Consideration for the transactions amounts to approximately c. €693 million. Consideration for NWS’ stakes thus values SUEZ NWS and Suyu at an Enterprise Value of c. €1.7bn, of which c. €150m is net debt. In 2019, the two combined entities generated c.€193m EBITDA and c.€113m Net Income. The transactions will be accretive to Recurring Net Income and recurring FCF from completion, both by increasing the income from associates as regards to Suyu and reducing the minority interests as regards to SUEZ NWS.

As wholly owned businesses, SUEZ’s ability to accelerate growth in revenue and earnings in the coming years is enhanced.

Commenting on the transactions, Bertrand Camus, CEO of SUEZ, said: "For more than 40 years, SUEZ, with a strong partnership culture and unique know-how, has been developing its innovative and high value-added solutions in Asia to support sustainable urban development in the region.

"Today, through the acquisition of NWS' non-controlling shareholding in SUEZ NWS and indirect 50% interest in Suyu, SUEZ reaffirms its commitment in the region to invest and develop, alongside local authorities as well as International and Chinese industries, sustainable solutions with a positive impact on the climate, natural capital and quality of life. With this operation, the Group continues to strengthen its position as a leader in environmental services in Asia whose expertise and technology give it a unique ability to win high value-added contracts. Although this ends one phase of our relationship with NWS, we intend to continue to explore other ways of the two groups working together."

Suez NWS

In 2017, SUEZ combined all the Group’s waste and water activities in mainland China, Macau, Hong-Kong and Taiwan by establishing a joint-company, SUEZ NWS, with its historic partner NWS. Since then, SUEZ held a 58% stake in SUEZ NWS and assumed full management.

The acquisition of the remaining 42% stake from NWS is a new step in SUEZ’s long-term commitment in the region. Through this operation, SUEZ pursues its development in Asia and reinforces its position as a leading environmental company in the region to seize new opportunities and win high value-added contracts.

With over 70 water and waste contracts in more than 30 cities, operated daily by 9,000 employees, SUEZ has already been developing for many years its expertise in Asia with its local partners. As of today, over 25 million people receive SUEZ water supply services in China, in cities such as Chongqing where SUEZ NWS is serving 2.2m inhabitants daily and commercial customers and bringing cutting-edge solutions. In Waste, the Group has also considerably expanded its presence in the region over the last few years, notably being the largest waste management supplier in Hong-Kong and operating 7 hazardous waste treatment facilities in mainland China and Taiwan.

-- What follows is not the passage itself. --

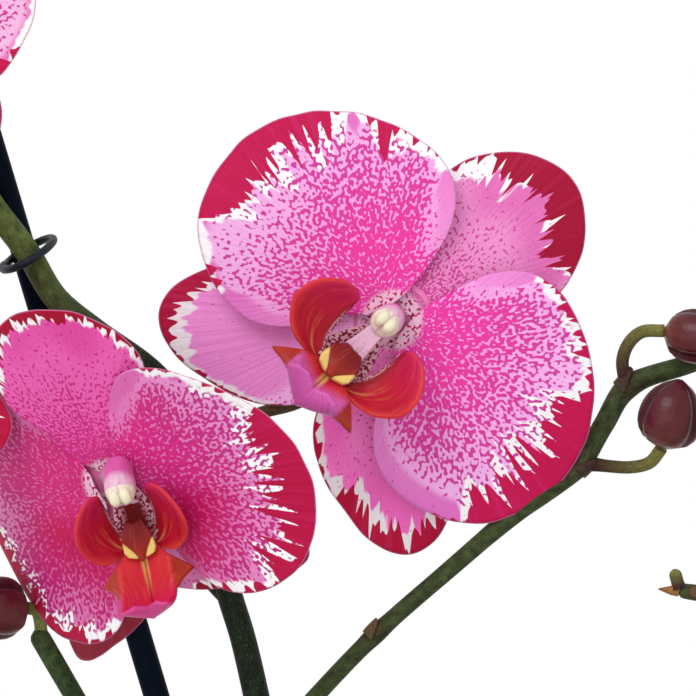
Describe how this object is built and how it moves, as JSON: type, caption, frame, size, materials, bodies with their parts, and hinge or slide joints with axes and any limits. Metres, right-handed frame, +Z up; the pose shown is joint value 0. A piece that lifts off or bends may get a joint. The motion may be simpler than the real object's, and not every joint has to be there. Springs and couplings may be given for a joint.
{
  "type": "potted moth orchid",
  "caption": "Potted moth orchid with branched flower spikes of spotted pink and crimson blooms, closed buds, stakes with ring clips, strap leaves and a glazed pot around an inner pot of bark.",
  "frame": {"origin": "centre of the glazed pot's flat underside", "axes": "+Z up along the plant's height, the best open bloom faces -Y, +X to the viewer's right"},
  "size_m": [0.409, 0.3238, 0.5988],
  "materials": {
    "petal": "soft velvety living tissue, magenta spots on lilac with white and crimson margins",
    "sepal": "soft velvety living tissue, pink with dark crimson margins",
    "lip": "waxy red and orange living tissue",
    "column": "waxy pale pink living tissue with a cream cap",
    "stem": "green living stem with fine dark speckles",
    "bud": "waxy dark maroon closed bud",
    "leaf": "thick smooth green living leaf, semi-gloss",
    "root": "silvery green aerial root, matte",
    "stake": "dark navy coated stake, satin",
    "clip": "dark grey ring clip",
    "bark": "rough bark chips, matte",
    "grow_pot": "thin milky inner pot, smooth",
    "ceramic_pot": "plain off-white glaze"
  },
  "bodies": {
    "root": {"flower_a_dorsal_sepal": "sepal", "flower_a_petal_left": "petal", "flower_a_petal_right": "petal", "flower_a_lateral_sepal_left": "sepal", "flower_a_lateral_sepal_right": "sepal", "flower_a_lip": "lip", "flower_a_column": "column", "flower_b_dorsal_sepal": "sepal", "flower_b_petal_left": "petal", "flower_b_petal_right": "petal", "flower_b_lateral_sepal_left": "sepal", "flower_b_lateral_sepal_right": "sepal", "flower_b_lip": "lip", "flower_b_column": "column", "flower_c_dorsal_sepal": "sepal", "flower_c_petal_left": "petal", "flower_c_petal_right": "petal", "flower_c_lateral_sepal_left": "sepal", "flower_c_lateral_sepal_right": "sepal", "flower_c_lip": "lip", "flower_c_column": "column", "flower_d_dorsal_sepal": "sepal", "flower_d_petal_left": "petal", "flower_d_petal_right": "petal", "flower_d_lateral_sepal_left": "sepal", "flower_d_lateral_sepal_right": "sepal", "flower_d_lip": "lip", "flower_d_column": "column", "flower_e_dorsal_sepal": "sepal", "flower_e_petal_left": "petal", "flower_e_petal_right": "petal", "flower_e_lateral_sepal_left": "sepal", "flower_e_lateral_sepal_right": "sepal", "flower_e_lip": "lip", "flower_e_column": "column", "spike_left": "stem", "spike_right": "stem", "branch_right": "stem", "branch_left": "stem", "branch_tip": "stem", "bud_right_low": "bud", "bud_right_high": "bud", "bud_right_end": "bud", "bud_left_low": "bud", "bud_spike_left_side": "bud", "bud_spike_left_end": "bud", "bud_spike_right_end": "bud", "stake_left": "stake", "stake_right": "stake", "clip_left": "clip", "clip_right": "clip", "crown_and_roots": "root", "leaf_1": "leaf", "leaf_2": "leaf", "leaf_3": "leaf", "leaf_4": "leaf", "leaf_5": "leaf", "bark_mix": "bark", "grow_pot": "grow_pot", "ceramic_pot": "ceramic_pot"}
  },
  "joints": []
}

In addition to providing services, SUEZ has always shown a strong commitment to generate positive social and economic impact notably through solutions supporting the circular economy and sustainable development priorities.

Suyu

In 2015, SUEZ and NWS signed, through their 50/50 joint venture Suyu, an agreement with Chongqing Water Assets to jointly create Derun Environment.

Derun Environment, through its 50.04% shareholding in Chongqing Water Group and 43.86% in Chongqing Sanfeng3, is a leading Group in Water and Waste activities in China and an investment platform to significantly speed-up the development and implementation of innovative solutions in the Chongqing area.

Following the acquisition of NWS' indirect 50% stake in Suyu, SUEZ will now own 25.1% of Derun Environment. By increasing its ownership, SUEZ is reinforcing its commitment and partnership with Chongqing Water Assets. SUEZ will continue to develop and implement cutting-edge solutions to optimize water and wastewater treatment management, in partnership with the municipality and its partners.

The transactions, which are expected to close by Q1 2021, are subject to regulatory approval and customary closing conditions.